Saksi Mata Sebut RSF Eksekusi Ratusan Pria di Al-Fashir, Sudan

Warga sipil di Al-Fashir, Sudan, dilaporkan mengalami tindakan kebrutalan luar biasa oleh Pasukan Dukungan Cepat (RSF) yang baru-baru ini merebut kota tersebut. Saksi mata mengungkapkan bahwa ratusan pria telah dikumpulkan dan dieksekusi secara brutal setelah RSF mengambil alih. Insiden ini memperkuat kekhawatiran yang telah diungkapkan oleh aktivis dan pengamat mengenai potensi pembunuhan balas dendam berdasarkan etnis oleh RSF, yang selama ini ditakutkan akan semakin meluas setelah perolehan kekuasaan di wilayah tersebut.

Alkheir Ismail, seorang saksi yang berhasil selamat, memberikan keterangan mengejutkan. Ia menyatakan bahwa pada hari Minggu, 26 Oktober 2025, ratusan pria dibawa ke sebuah waduk setelah ditangkap oleh milisi RSF yang menunggang unta. Dalam sebuah wawancara, Ismail menjelaskan bahwa mereka meneriakkan hinaan rasial sebelum memulai penembakan. Keberuntungan berpihak pada Ismail ketika salah seorang milisi yang merupakan teman sekolahnya mengenalinya dan memintanya untuk dibiarkan pergi. “Dia berkata kepada mereka, ‘Jangan bunuh dia,'” ungkap Ismail, menyoroti tragedi di sekelilingnya saat teman-temannya dan banyak orang lainnya dibunuh.

Keterangan Ismail menggambarkan situasi yang mengerikan, tetapi kebenarannya masih membutuhkan verifikasi independen. Sementara itu, laporan dari Kantor Hak Asasi Manusia PBB menyebutkan bahwa ratusan warga sipil dan pejuang tak bersenjata mungkin telah dieksekusi. Pembunuhan semacam itu dianggap sebagai kejahatan perang yang serius. Tindakan RSF di Al-Fashir mencerminkan pengunduran kekuasaan tentara pemerintah Sudan yang sebelumnya berkuasa di wilayah tersebut.

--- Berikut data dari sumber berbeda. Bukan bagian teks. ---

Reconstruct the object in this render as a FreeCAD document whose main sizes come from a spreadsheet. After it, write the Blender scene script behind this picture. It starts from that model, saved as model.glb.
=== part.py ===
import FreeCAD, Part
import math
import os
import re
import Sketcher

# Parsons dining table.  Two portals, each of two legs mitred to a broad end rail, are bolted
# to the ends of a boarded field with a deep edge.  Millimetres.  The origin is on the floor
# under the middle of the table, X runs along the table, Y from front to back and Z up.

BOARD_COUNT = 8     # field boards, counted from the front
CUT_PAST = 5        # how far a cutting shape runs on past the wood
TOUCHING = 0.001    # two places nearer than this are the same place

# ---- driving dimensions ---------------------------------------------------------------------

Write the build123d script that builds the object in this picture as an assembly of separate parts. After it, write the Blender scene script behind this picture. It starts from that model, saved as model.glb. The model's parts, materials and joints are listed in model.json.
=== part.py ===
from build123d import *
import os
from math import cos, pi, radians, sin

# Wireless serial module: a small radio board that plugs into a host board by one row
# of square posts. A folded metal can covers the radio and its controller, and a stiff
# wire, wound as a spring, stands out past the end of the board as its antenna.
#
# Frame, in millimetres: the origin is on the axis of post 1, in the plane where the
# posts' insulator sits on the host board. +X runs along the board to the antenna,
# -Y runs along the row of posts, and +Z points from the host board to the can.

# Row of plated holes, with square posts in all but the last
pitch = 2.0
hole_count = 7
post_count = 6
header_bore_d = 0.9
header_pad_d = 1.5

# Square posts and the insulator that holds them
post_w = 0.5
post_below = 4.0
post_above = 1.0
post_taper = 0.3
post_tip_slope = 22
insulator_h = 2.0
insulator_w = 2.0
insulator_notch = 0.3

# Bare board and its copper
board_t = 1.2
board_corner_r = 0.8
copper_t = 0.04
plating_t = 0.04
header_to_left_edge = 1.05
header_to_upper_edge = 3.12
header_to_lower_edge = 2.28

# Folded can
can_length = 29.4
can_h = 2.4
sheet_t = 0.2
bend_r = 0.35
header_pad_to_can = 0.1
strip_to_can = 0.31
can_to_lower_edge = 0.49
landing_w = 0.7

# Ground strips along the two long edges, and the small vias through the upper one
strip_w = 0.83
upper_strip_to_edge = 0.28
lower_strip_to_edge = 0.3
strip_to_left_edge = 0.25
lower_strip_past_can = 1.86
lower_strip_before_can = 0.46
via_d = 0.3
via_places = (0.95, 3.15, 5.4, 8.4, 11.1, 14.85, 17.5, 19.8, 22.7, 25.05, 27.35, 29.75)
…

Berdasarkan informasi dari organisasi medis internasional, Medecins Sans Frontieres (MSF), sekumpulan sekitar 500 warga sipil dan tentara dari Angkatan Bersenjata Sudan yang berusaha melarikan diri juga dilaporkan mengalami nasib serupa. Banyak dari mereka dibunuh atau ditangkap oleh RSF dan sekutunya. Laporan MSF menyebutkan bahwa para penyintas melaporkan adanya pemisahan berdasarkan jenis kelamin, usia, dan identitas etnis, dengan banyak yang kini ditahan untuk ditebus.

Di tengah situasi mengerikan itu, RSF berusaha membantah tuduhan pelanggaran dengan menyatakan bahwa laporan tersebut hanya rekayasa oleh musuh-musuhnya. Seorang komandan senior RSF bahkan menyebut laporan mengenai eksekusi sebagai “ekspresi berlebihan media” untuk menutupi kekalahan mereka. Namun, beberapa video yang beredar di media sosial dan telah diverifikasi menunjukkan pasukan RSF menembak tawanan tak bersenjata, menambah kredibilitas laporan mengenai kebrutalan yang terjadi.

Meskipun demikian, pimpinan RSF, Mohamed Hamdan Dagalo, dalam pidatonya menyatakan bahwa para pejuangnya harus melindungi warga sipil dan menjanjikan investigasi terhadap pelanggaran yang dilakukan oleh anggotanya. Ia mengisyaratkan adanya usaha untuk meredakan ketegangan dengan memerintahkan pembebasan para tahanan.

Konflik di Sudan, khususnya di Darfur, telah berlangsung selama lebih dari dua setengah tahun dan telah menyebabkan penderitaan yang tak terukur bagi masyarakat sipil. Perolehan Al-Fashir oleh RSF menandai perubahan besar dalam dinamika kekuatan di negara tersebut, yang telah mengalami pembagian de facto sejak kemerdekaan Sudan Selatan pada tahun 2011.

Kondisi di Al-Fashir saat ini menjadi sorotan dunia internasional, dengan banyak yang berharap agar situasi ini tidak berlanjut tanpa tindakan dari komunitas global. Upaya untuk melindungi pengungsi dan warga sipil yang terjebak dalam kekacauan ini sangat mendesak. Angka korban jiwa terus meningkat, sementara perebutan kekuasaan antara fraksi-fraksi bersenjata semakin memperburuk situasi.